As a sidenote, this writer met McGregor shortly after that fight in Zara spending a considerable chunk of the $60k on new clothes – he couldn’t have looked happier.

From that point on, he would cut a swathe through the UFC’s featherweight division with decisive victories over current champion Max Holloway, Diego Brandao, Dustin Poirier and Denis Siver.

It was his victory against Chad Mendes, though, that would seal McGregor’s faith as a UFC superstar. His second round KO of the American made a global icon of the Irishman. A follow-up win over the pound-for-pound king Jose Aldo made him the unified, undisputed featherweight champion.

Two further titanic bouts with Nate Diaz and a devastating knockout of ‘Underground King’ Eddie Alvarez in the Lightweight divison would see McGregor become the first UFC fighter to hold belts in two different weight classes.

The Dubliner would want more, though. Always looking for the next big move, a much called-for fight with boxing superstar Floyd Mayweather Jr. came to fruition in June.

The two fighters have just finished up a controversial four-stop world tour with their fight scheduled for the T-Mobile Arena in Las Vegas on August 26.

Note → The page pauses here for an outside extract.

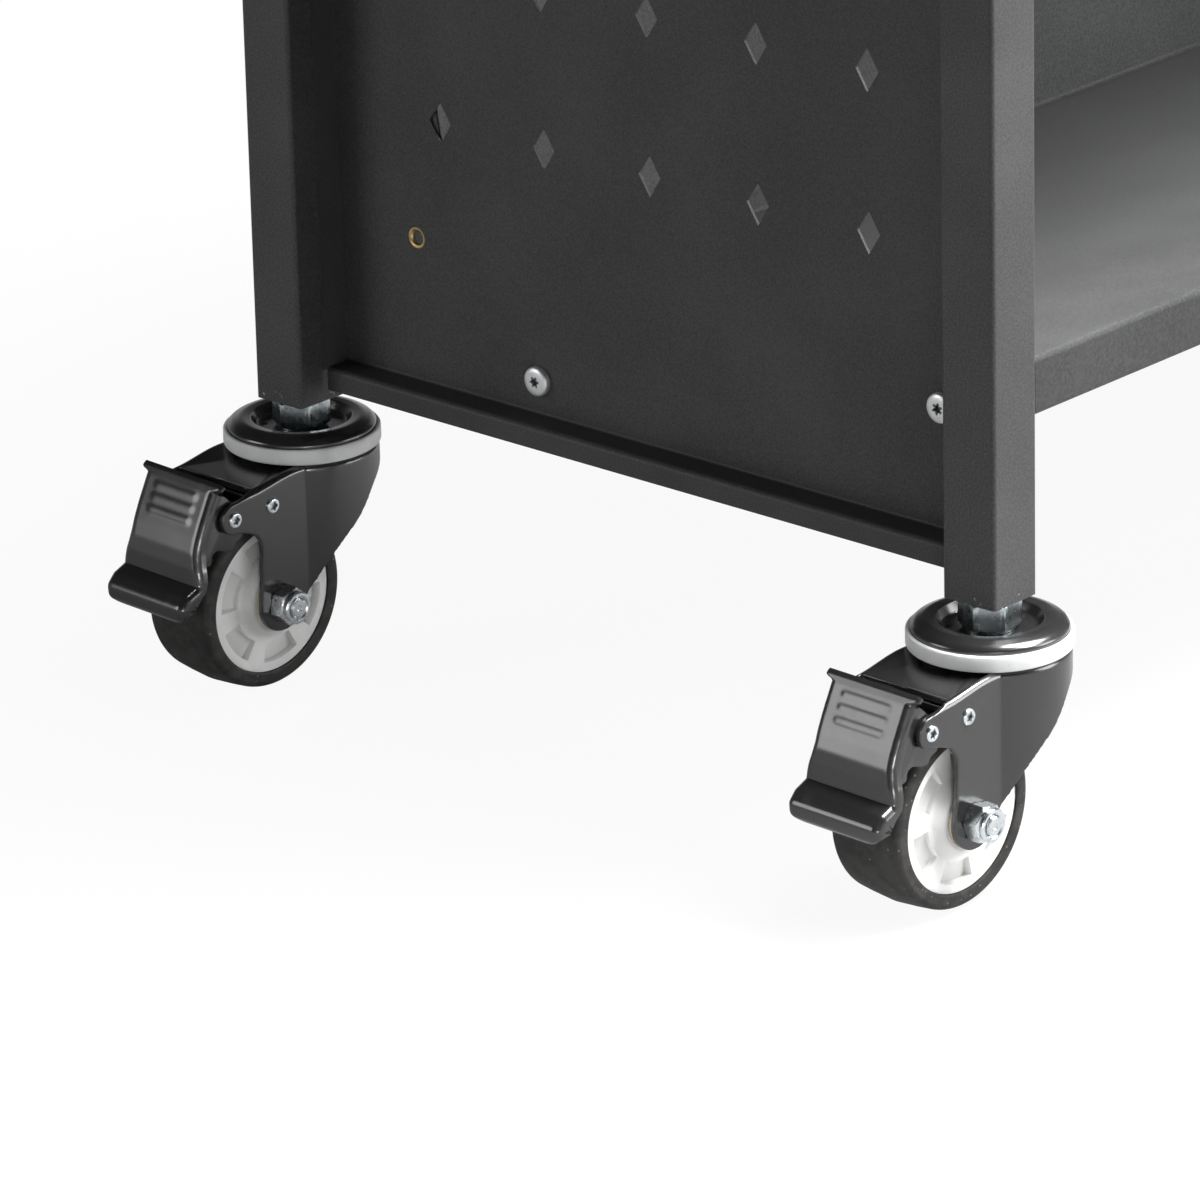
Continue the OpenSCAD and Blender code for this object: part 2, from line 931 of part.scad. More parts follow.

A win in his first professional boxing bout against one of the all-time greats seems close to delusional.

But then just four years ago, McGregor was collecting social welfare in Dublin and being driven to training sessions in his girlfriend’s little Nissan Micra. Today, he is driven to training in a Rolls Royce Ghost and is reportedly worth around $35m – with that likely to rise exponentially over the next few years.

“If you can see it clearly in your mind, and have the courage enough to speak it, it will happen.”

Wise words from a man who’s followed that mantra all the way to the top.